Mais c'est justement cette légitimité accordée à la rationalité par la religion juive et étendue à l'humanité entière par les églises chrétiennes qui allait causer leur confinement par les Lumières à la sphère privée. En effet, le renoncement à des moyens magiques pour influer sur le monde et l'insistance subséquente sur l'éthique comme voie de salut font de l'action humaine, et non plus de la transcendance et de la tradition, le véritable facteur de la dynamique du monde. J'ai déjà eu l'occasion de rappeler ailleurs comment, pour Marcel Gauchet, la tradition était un principe essentiel des religions, et comment ce principe avait peu à peu été remplacé par l'idéologie des droits de l'homme. La modernité fixe son horizon non sur le passé et le respect de ce qui a toujours été, mais sur les potentialités émancipatrices infinies de la raison et du progrès (et du progrès de la raison). Il y a toujours une eschatologie, mais désormais l'Église en tant qu'institution perd sa capacité à prétendre avec succès détenir le monopole des propositions de sens. Toutefois, on n'assiste pas à une disparition de la religion, mais plutôt à une série de recompositions :

- Tout d'abord, la modernité est génératrice d'utopie. L'horizon se déplace sans cesse, laissant entrevoir des possibilité techniques tellement extraordinaires qu'elles pourraient venir à bout de la faim, de la misère, de la pollution et de tous les maux de notre temps, si seulement elles étaient utilisées à cet escient. Elle crée donc les conditions du développement d'un imaginaire, d'un "espace du croire" qui peut être investi par les religions, tant séculières que "sacrées". A côté d'un discours moral sur la sexualité ou la famille largement inopérant, Jean-Paul II a su mettre en valeur une éthique de la paix, de la fraternité, du dialogue œcuménique qui rencontre sans doute cette aspiration de la modernité à l'assouvissement de ses attentes toujours renouvelées. On aurait tort de s'en moquer en n'y voyant que bondieuseries mièvres (ce qu'elles sont aussi par ailleurs, là n'est pas le problème). "Entrez dans l'espérance", nouveau slogan moderne ? Il porte, en tout cas, bien au-delà du petit cercle des catholiques pratiquants réguliers, à particule ou non.

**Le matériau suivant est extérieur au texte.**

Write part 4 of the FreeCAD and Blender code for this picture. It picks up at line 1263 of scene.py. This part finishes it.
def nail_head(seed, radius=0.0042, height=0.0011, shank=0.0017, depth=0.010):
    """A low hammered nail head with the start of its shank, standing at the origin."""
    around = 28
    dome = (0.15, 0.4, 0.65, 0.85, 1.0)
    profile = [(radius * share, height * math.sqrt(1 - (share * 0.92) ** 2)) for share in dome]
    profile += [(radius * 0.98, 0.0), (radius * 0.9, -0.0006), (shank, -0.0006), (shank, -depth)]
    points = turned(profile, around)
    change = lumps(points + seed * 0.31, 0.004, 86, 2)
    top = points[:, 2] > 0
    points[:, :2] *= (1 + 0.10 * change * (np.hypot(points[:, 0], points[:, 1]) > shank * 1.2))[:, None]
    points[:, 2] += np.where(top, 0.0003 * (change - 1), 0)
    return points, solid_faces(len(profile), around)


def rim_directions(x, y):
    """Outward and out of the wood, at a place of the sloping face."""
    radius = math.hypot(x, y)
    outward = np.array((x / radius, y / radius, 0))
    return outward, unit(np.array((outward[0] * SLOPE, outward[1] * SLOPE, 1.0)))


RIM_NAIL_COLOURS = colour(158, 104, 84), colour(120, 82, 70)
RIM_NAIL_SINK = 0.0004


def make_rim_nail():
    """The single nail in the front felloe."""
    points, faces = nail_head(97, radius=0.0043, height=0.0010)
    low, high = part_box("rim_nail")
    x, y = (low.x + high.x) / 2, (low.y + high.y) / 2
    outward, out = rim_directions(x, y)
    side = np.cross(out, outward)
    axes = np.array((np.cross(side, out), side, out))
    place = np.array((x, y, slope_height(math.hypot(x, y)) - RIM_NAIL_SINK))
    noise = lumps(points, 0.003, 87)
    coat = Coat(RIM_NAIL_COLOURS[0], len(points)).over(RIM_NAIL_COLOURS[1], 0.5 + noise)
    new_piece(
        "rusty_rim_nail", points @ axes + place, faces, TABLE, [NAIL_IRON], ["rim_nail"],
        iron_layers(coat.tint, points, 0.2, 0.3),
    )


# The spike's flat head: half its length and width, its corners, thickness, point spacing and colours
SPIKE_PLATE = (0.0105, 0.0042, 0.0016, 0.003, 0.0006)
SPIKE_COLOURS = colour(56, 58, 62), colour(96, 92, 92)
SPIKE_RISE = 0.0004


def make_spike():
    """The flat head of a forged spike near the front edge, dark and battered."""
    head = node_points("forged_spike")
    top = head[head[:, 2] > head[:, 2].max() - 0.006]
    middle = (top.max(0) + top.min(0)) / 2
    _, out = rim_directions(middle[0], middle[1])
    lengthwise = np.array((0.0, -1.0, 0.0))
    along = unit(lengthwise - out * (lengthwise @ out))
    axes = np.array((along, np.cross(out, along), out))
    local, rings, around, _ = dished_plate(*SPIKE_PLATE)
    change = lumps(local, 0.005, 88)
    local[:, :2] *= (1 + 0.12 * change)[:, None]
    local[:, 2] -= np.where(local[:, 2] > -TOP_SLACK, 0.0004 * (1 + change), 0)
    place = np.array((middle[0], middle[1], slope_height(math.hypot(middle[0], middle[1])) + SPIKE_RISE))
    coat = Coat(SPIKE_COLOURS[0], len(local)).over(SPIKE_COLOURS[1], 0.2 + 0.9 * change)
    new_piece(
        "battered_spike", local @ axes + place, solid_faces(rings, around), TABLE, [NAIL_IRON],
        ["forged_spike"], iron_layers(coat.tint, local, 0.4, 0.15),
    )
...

- D'autre part, la modernité est génératrice d'opacité. La précarité, la flexibilité, les incertitudes et les mutations profondes que nous pressentons et redoutons accentuent le besoin de cadres stables et protecteurs. Et là encore la longueur du pontificat, la permanence du rite médiatique bien rôdé (descente de l'avion, le pape se baisse pour embrasser le sol, trajet en papamobile, célébration religieuse en plein champ devant une foule électrisée), la mise à l'honneur du culte marial et des formes les plus émotionnelles du catholicisme (JMJ, Taizé, renouveau charismatique...) ont sans doute contribué à porter la ferveur populaire bien au-delà de l'ecclesia militans traditionnelle.

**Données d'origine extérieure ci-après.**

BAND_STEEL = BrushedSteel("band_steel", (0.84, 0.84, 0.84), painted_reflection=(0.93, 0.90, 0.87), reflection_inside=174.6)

Voilà. Je n'irai pas jusqu'à dire qu'il fallait envoyer les préfets présenter leurs condoléances à la hiérarchie catholique. Il y a toujours une part d'instrumentalisation du religieux, que ce soit de la part du gouvernement ou des télévisions en quête d'audience. Mais il me semble que la parole des pèlerins de Rome et d'ailleurs ne va pas à l'encontre de la thèse de la sécularisation. Je n'y vois pas d'entreprise concertée de réenchantement du monde, mais simplement une communion fusionnelle autour d'un personnage charismatique et largement (rendu) consensuel, qui a su excellemment utiliser les possibilités du langage médiatique de notre temps pour faire comprendre et recomposer l'identité catholique dans un monde social en tension entre utopie et opacité.



Notes :

1. Xavier Molénat, « La sociologie des religions », Sciences Humaines n° 158, mars 2005, pp. 54-57.

2. Pierre Bréchon (dir.), Les valeurs des Français. Évolutions de 1980 à 2000, HER/Armand Colin, Paris, 2000.

3. Jean-Paul Willaime, « Laïcité et religion en France », in Grace Davie et Danièle Hervieu-Léger (dir.), Identités religieuses en Europe, Éditions La Découverte, Paris, 1996, p. 169.

4. Danièle Hervieu-Léger, « La religion des Européens : modernité, religion, sécularisation », in Grace Davie et Danièle Hervieu-Léger (dir.), Identités religieuses en Europe, Éditions La Découverte, Paris, 1996.

5. Max Weber, Le judaïsme antique, Pocket, Paris, 1998, p. 14.